**WHAT IS EXPECTED**
Write out the lines from the top of the material through the line with "seat, suede soles.", exactly and with nothing added.

--- --- ---

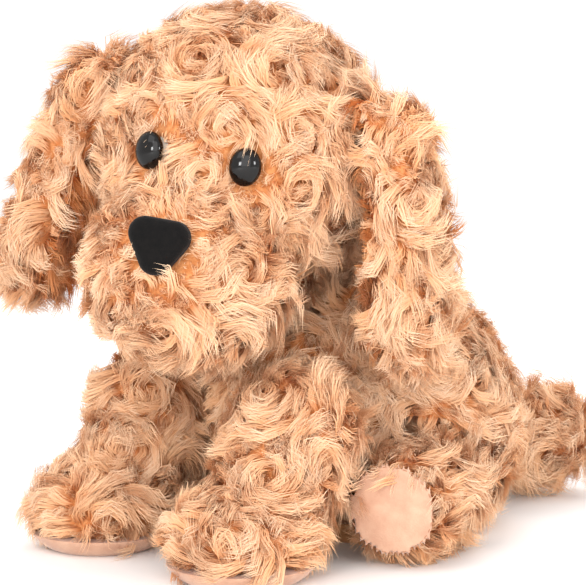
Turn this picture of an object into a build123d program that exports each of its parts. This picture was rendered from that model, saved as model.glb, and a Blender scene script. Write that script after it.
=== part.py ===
"""Seated plush dog: sewn plush covers, fibre filling, a pellet pouch in the seat, suede soles.

The dog faces -Y, its left side is +X and the floor is Z = 0. The origin is on the flat of the seat,
under the middle of the toy. Lengths are in millimetres, angles in degrees.
"""
from build123d import *
from math import cos, radians, sin
import os

# Cloth and clearances
PILE = 8.0            # plush fabric with its pile, pressed flat
SUEDE = 3.0           # sole and seat fabric
CLEAR = 0.3           # air between neighbouring soft pieces

# Trunk: a seat ball, a shoulder ball above it and a chest ball in front
TRUNK_FOOT = (0, 41, 0)
TRUNK_LEAN = 18.8
SEAT_RADIUS, SEAT_HEIGHT = 84.0, 61.0
BACK_RADIUS, BACK_HEIGHT = 64.0, 117.0
CHEST_CENTRE, CHEST_RADIUS = (0, -34, 88), 57.0
SEAT_PANEL_HEIGHT = 13.0
POUCH_CENTRE, POUCH_RADIUS, POUCH_HALF_HEIGHT = (0, 38, 40), 40.0, 28.0
POUCH_CLOTH = 1.0
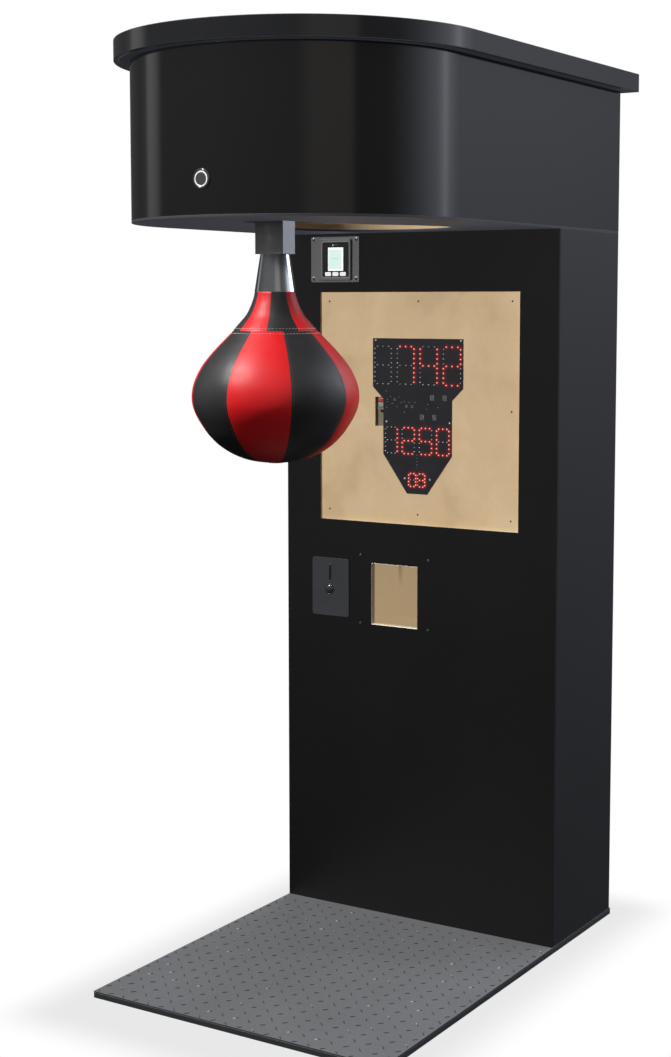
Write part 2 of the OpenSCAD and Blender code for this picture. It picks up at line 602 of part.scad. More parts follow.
module power_inlet() color([0.07, 0.07, 0.08]) place() {
  difference() {
    union() {
      span([inlet[0] - 25, cab_d, inlet[1] - 29], [inlet[0] + 25, cab_d + 3, inlet[1] + 29]);
      span([inlet[0] - 21.5, back_y - 20, inlet[1] - 25.5], [inlet[0] + 21.5, cab_d, inlet[1] + 25.5]);
    }
    span([inlet[0] - 12.3, cab_d - 14, inlet[1] - 20], [inlet[0] + 12.3, cab_d + 4, inlet[1] - 2]);
    span([inlet[0] - 11, cab_d - 8, inlet[1] + 6], [inlet[0] + 11, cab_d + 4, inlet[1] + 20]);
    xcyl(cab_d - 1, inlet[1] + 13, 1.56, inlet[0] - 12.6, inlet[0] + 12.6);
  }
  for (x = [-7, 7]) span([inlet[0] + x - 1, cab_d - 14, inlet[1] - 13], [inlet[0] + x + 1, cab_d, inlet[1] - 9]);
  span([inlet[0] - 1, cab_d - 14, inlet[1] - 9], [inlet[0] + 1, cab_d, inlet[1] - 5]);
}

module power_switch() color([0.70, 0.06, 0.06]) place() translate([inlet[0], cab_d - 1, inlet[1] + 13]) rotate([8, 0, 0]) {
  slab_x(-10, 10) polygon([[-5, -2], [-5, 2], [4.6, 5.6], [3.4, 0], [4.6, -5.6]]);
  xcyl(0, 0, 1.5, -12.4, 12.4);
}

// ---------- fasteners ----------
module panel_screws() color([0.45, 0.45, 0.46]) place() {
  for (p = reader_screws) { ycyl(p[0], p[1], 4.2, -5.6, -3.5); ycyl(p[0], p[1], 2, -3.5, 16); }
  for (p = bay_screws) { ycyl(p[0], p[1], 4, -1.6, 0); ycyl(p[0], p[1], 2, 0, board_y + 6); }
  for (p = pcb_screws) { ycyl(p[0], p[1], 3, pcb_y0 - 1.8, pcb_y0); ycyl(p[0], p[1], 1.5, pcb_y0, 18); }
  for (s = [-1, 1], dy = [-38, 38]) translate([s * 75, -bag_y + dy, deck_z]) {
    cylinder(r = 4, h = 13); translate([0, 0, 13]) cylinder(r = 8, h = 5.5, $fn = 6);
  }
}

base_board();
tread_plate();
side_panel_left();
side_panel_right();
front_board();
front_skin();
corner_battens();
rear_panel_upper();
rear_rail_lower();
rear_door();
door_hinges_fixed();
door_hinges_moving();
door_lock_body();
door_lock_cam();
head_bottom_skin();
head_bottom_board();
head_shell();
head_back_panel();
top_board();
top_cap();
head_frame();
bearing_blocks();
pivot_bushes();
pivot_axle();
axle_collars();
arm_tube();
catch_lug();
bag_stem();
bag_ferrule();
bag_core();
bag_cover();
speed_vane();
speed_sensor();
latch_hook();
latch_solenoid();
solenoid_plunger();
stop_bumpers();
start_button_body();
start_button_ring();
start_button_cap();
reader_bracket();
reader_body();
reader_glass();
reader_screen();
display_board();
display_leds_lit();
display_leds_unlit();
display_components();
display_spacers();
coin_plate();
coin_return_button();
coin_validator();
coin_chute();
cash_box();
prize_bay();
control_board();
power_supply();
power_inlet();
power_switch();
panel_screws();
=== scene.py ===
# Looks of the boxing arcade machine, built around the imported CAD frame.
# All lengths are metres in the row frame unless a name ends in _mm.
import json
import math
import random

import bmesh
import bpy
from mathutils import Matrix, Vector, noise

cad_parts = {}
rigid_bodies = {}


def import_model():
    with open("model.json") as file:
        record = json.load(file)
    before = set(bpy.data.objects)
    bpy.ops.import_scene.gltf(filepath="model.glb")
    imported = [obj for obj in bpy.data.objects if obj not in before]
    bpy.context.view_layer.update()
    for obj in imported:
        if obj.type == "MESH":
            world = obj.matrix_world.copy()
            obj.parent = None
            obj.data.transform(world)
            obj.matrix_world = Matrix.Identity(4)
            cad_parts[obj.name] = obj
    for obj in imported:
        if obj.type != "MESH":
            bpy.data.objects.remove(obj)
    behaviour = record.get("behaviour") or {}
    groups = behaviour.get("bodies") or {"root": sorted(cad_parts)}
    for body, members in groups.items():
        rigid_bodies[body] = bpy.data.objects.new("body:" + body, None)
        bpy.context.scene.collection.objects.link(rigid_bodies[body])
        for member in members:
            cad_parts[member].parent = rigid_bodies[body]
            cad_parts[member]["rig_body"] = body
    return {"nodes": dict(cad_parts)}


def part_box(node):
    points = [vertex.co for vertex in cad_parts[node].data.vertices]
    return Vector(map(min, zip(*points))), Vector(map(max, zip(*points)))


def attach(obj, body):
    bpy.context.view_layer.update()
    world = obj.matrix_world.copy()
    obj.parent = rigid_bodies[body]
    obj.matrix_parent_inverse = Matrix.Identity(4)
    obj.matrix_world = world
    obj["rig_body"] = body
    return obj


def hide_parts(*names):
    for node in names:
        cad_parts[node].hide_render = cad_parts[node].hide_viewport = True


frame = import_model()
NODES = frame["nodes"]
SLOT = {n: o.data.materials[0].name for n, o in NODES.items()}
for packed in list(bpy.data.materials):
    packed.name = "packed_" + packed.name
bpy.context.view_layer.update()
scene = bpy.context.scene
MM = 0.001
Y_OFF = 251.5  # the cabinet's front face lies this far back in the row frame, in mm


def P(x, y, z):
    """A point given in mm from the cabinet's front face, in the row frame."""
    return Vector((x * MM, (y + Y_OFF) * MM, z * MM))


# ------------------------------------------------------------------ camera
cam_data = bpy.data.cameras.new("camera")
cam_data.lens = 60.81
cam_data.sensor_width = 36
cam_data.shift_x = -0.02121
cam_data.shift_y = -0.04646
cam_data.clip_end = 60
cam = bpy.data.objects.new("camera", cam_data)
cam.location = (2.06126, -3.33076, 1.47570)
cam.rotation_euler = (math.radians(84.37), 0, math.radians(31.8))
scene.collection.objects.link(cam)
scene.camera = cam

scene.view_settings.view_transform = "Standard"
scene.view_settings.look = "None"
scene.view_settings.exposure = 0
scene.view_settings.gamma = 1


# ------------------------------------------------------------------ small helpers
def srgb(r, g, b):
    """Linear colour of an 8-bit sRGB one."""
    out = []
    for c in (r, g, b):
        c = c / 255
        out.append(c / 12.92 if c <= 0.04045 else ((c + 0.055) / 1.055) ** 2.4)
    return tuple(out)


def mix3(a, b, t):
    return tuple(x + (y - x) * t for x, y in zip(a, b))


def new_object(name, mesh):
    o = bpy.data.objects.new(name, mesh)
    scene.collection.objects.link(o)
    return o


def mesh_from(name, verts, faces, smooth=True, sharp_deg=35, mat_index=None):
    me = bpy.data.meshes.new(name)
    me.from_pydata([tuple(v) for v in verts], [], faces)
    me.validate()
    if mat_index is not None:
        me.polygons.foreach_set("material_index", mat_index)
    finish_normals(me, smooth, sharp_deg)
    return me


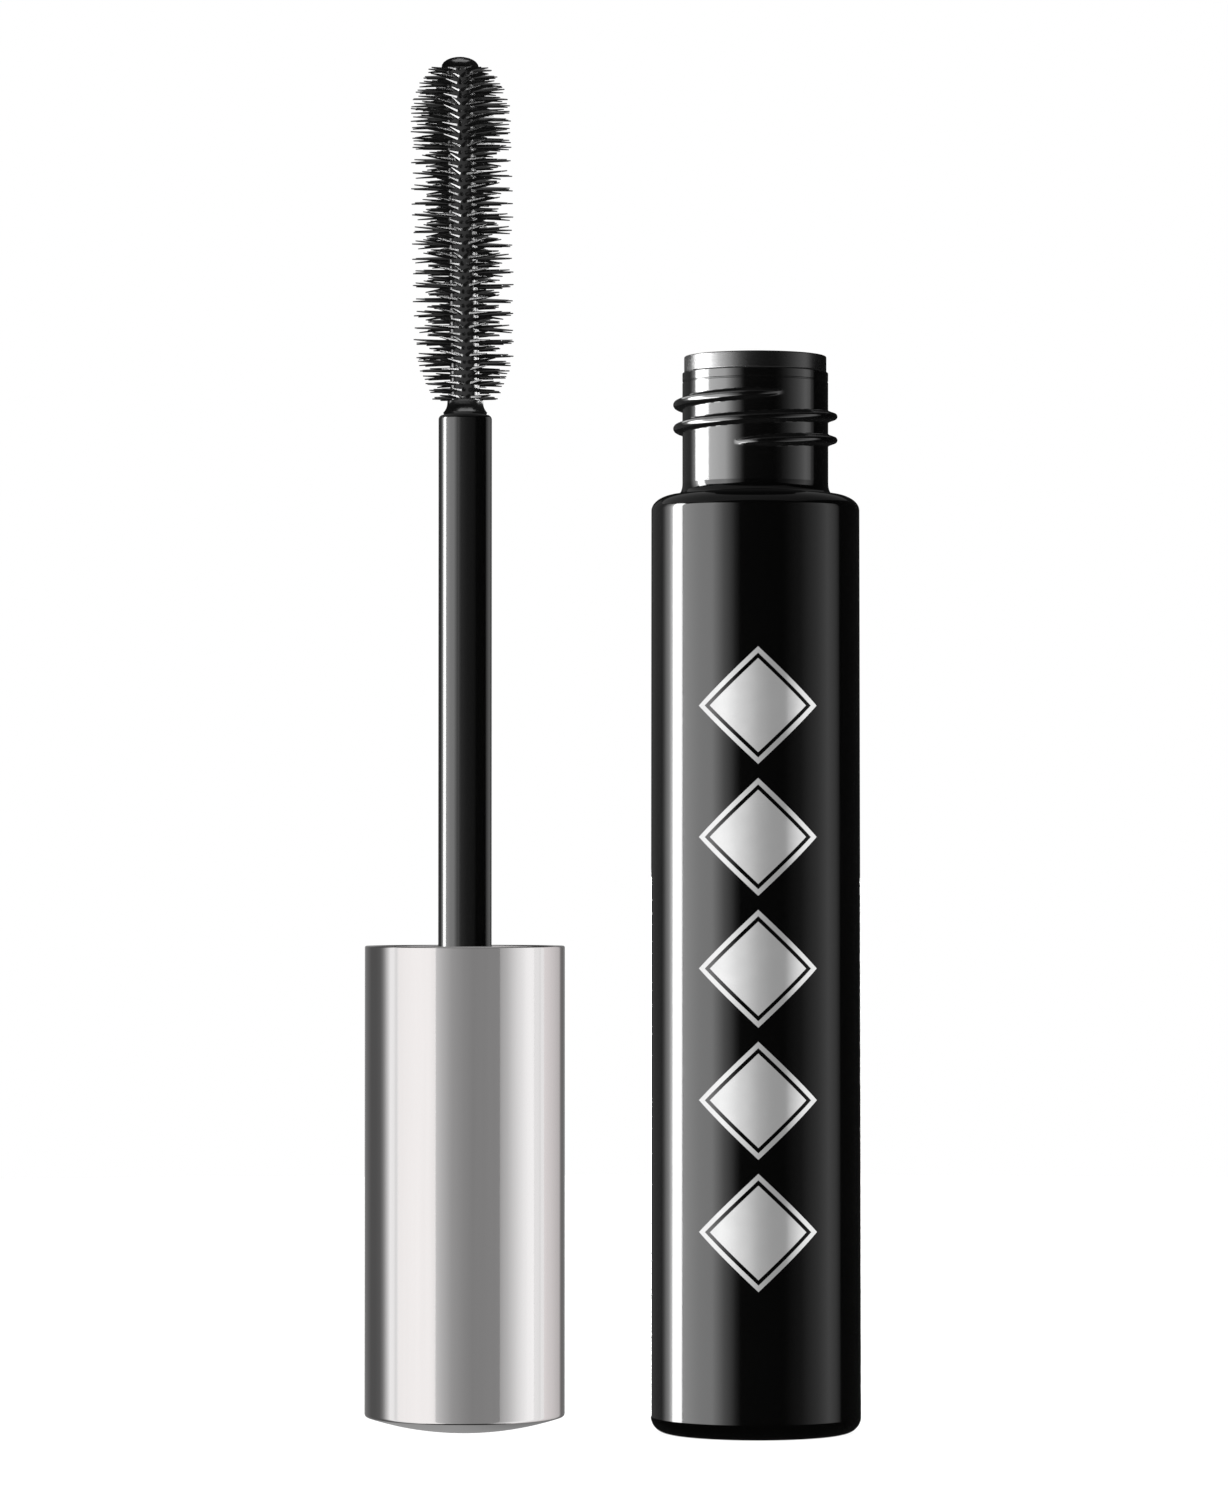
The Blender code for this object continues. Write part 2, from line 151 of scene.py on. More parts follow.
# Wand
CAP_WALL = 0.7
CAP_END = 0.9
DOME_RISE = 1.35
DOME_OVERLAP = 0.05
DOME_EDGE_END = -73
CAP_EDGE_ROUND = 0.3
CAP_LIP_ROUND = 0.15
LINER_INNER = 7.4
LINER_OUTER = 8.0
LINER_TOP = CAP_TOP - 0.5
LINER_END = CAP_TOP - 26.5
WEB_TOP = SEAL_LOW[2] - TOUCH
WEB = 1.5
SOCKET_RADIUS = 2.4
SOCKET_OUTER = 3.85
SOCKET_FLARE = 0.4
LINER_CHAMFER = 0.12
LINER_EDGE = 0.1
INNER_THREAD_LOW = WEB_TOP + 2.2
INNER_THREAD_HIGH = LINER_TOP - 0.4
RIB_COUNT = 4
RIB_HALF_WIDTH = 0.4
RIB_INTO_SOCKET = 0.4
RIB_INTO_LINER = 0.3
RIB_LOW = LINER_END + 1.5
RIB_HIGH = WEB_TOP - 0.9
SEAL_BORE_GAP = 0.1
SEAL_ROUND = 0.12
INNER_THREAD_DEPTH = 0.6
INNER_THREAD_WRAP = 600.0
INNER_THREAD_FIRST_ANGLE = -11.2
INNER_THREAD_FIRST_Z = CAP_TOP - 6.483
ROD_RADIUS = 2.35
ROD_ROUND = 0.4
ROD_FOOT_CHAMFER = 0.25
ROD_BORE_DEPTH = 8.0

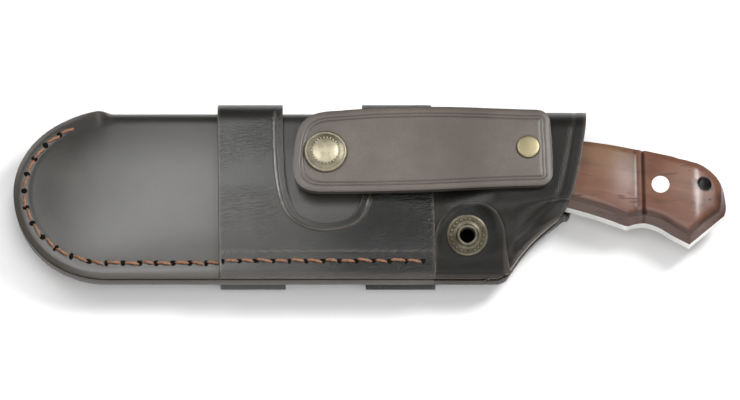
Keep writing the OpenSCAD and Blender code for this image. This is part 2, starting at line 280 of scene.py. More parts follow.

--- --- ---

**SOLVED EXERCISE**
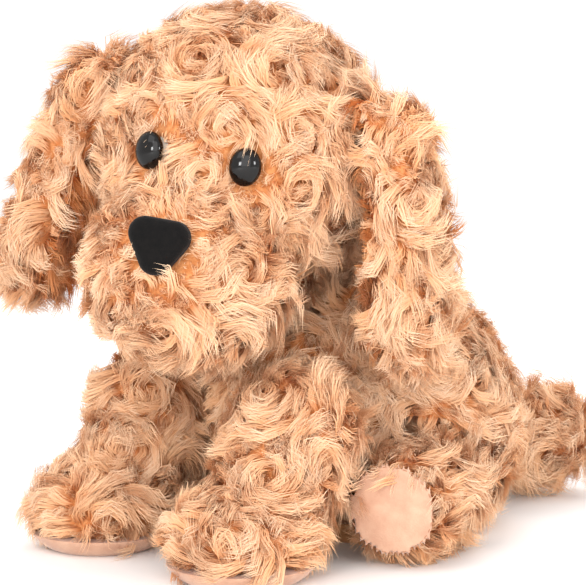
Turn this picture of an object into a build123d program that exports each of its parts. This picture was rendered from that model, saved as model.glb, and a Blender scene script. Write that script after it.
=== part.py ===
"""Seated plush dog: sewn plush covers, fibre filling, a pellet pouch in the seat, suede soles.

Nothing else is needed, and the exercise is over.